Si tel était le cas, Dieu ne serait pas distinct du réel, il serait une sorte de fluide, d’énergie créatrice qui surgirait à travers toutes choses. Si Dieu était identifié à la créativité, il deviendrait responsable de tout ce qui se passe dans le monde, d’une créativité dont on connaît bien le caractère ambigu, pouvant être tout autant capable de vie, de vérité et d’harmonie que de mort, de mensonge et de chaos. Si Dieu détermine tout ce qui est, le mal devient coextensif à lui. C’est ainsi qu’il convient de penser Dieu : non le responsable de ce qui arrive, mais de la possibilité qu’il arrive quelque echose. Il désigne cette force initiale de vie, à partir de laqu elle une nouveauté peut surgir, à l’image, par exemple, de cette incroyable puissance dee vie qui permet au bébé de sortir du ventre de sa mère

 

Dieu bipolaire
Pour les théologiens du Process, Dieu est « bipolaire », tout à la fois absolu (comme puissance de créativité) et relatif (comme dépendant du reste de l’univers). Cette approche permet de souligner l’unité de Dieu et du monde tout en les maintenant à distance. Eternel et indépendant, à travers sa capacité à faire advenir une nouveauté, Dieu n’est pas pour autant absorbé dans le monde, même s’il demeure toujours avec lui.
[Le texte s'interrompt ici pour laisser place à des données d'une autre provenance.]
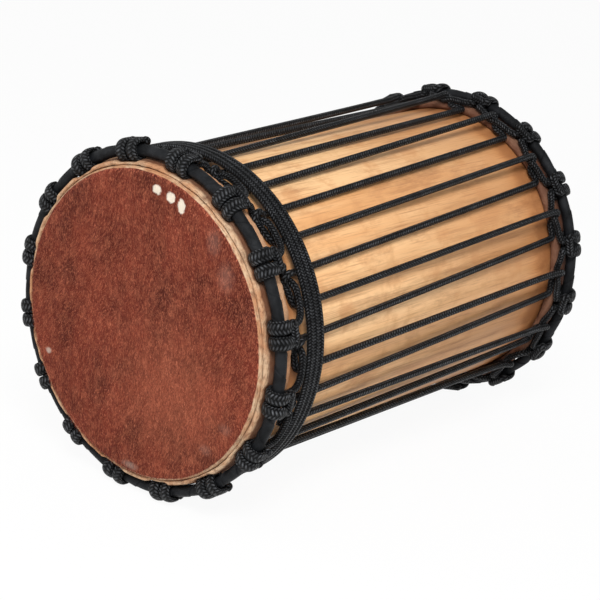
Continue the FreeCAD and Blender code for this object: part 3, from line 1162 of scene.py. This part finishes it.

Pour ces mêmes théologiens, le Christ désigne cette puissance de créativité à l’œuvre dans le monde et dans nos vies. « A chaque fois que Dieu agit, l’événement Christ se produit, écrit John Cobb. Le Christ est présent en tant qu’il est l’appel qui donne la vie, l’appel à être plus que nous n’étions, à la fois pour notre propre intérêt et dans l’intérêt des autres », précise-t-il encore. Il convient ici de distinguer Jésus et le Christ, le premier nous renvoyant à une personne historiquement déterminée, le second à une fonction ou à un titre, celui d’être oint, choisi, habité par Dieu. Dire « Jésus-Christ » revient à confesser sa foi en un Jésus que nous reconnaissons comme étant le Christ. Ce qui, au yeux des théologiens du Process, rend Jésus si important pour la foi en Dieu, c’est que l’ensemble de son existence est structuré par la présence transformatrice de Dieu.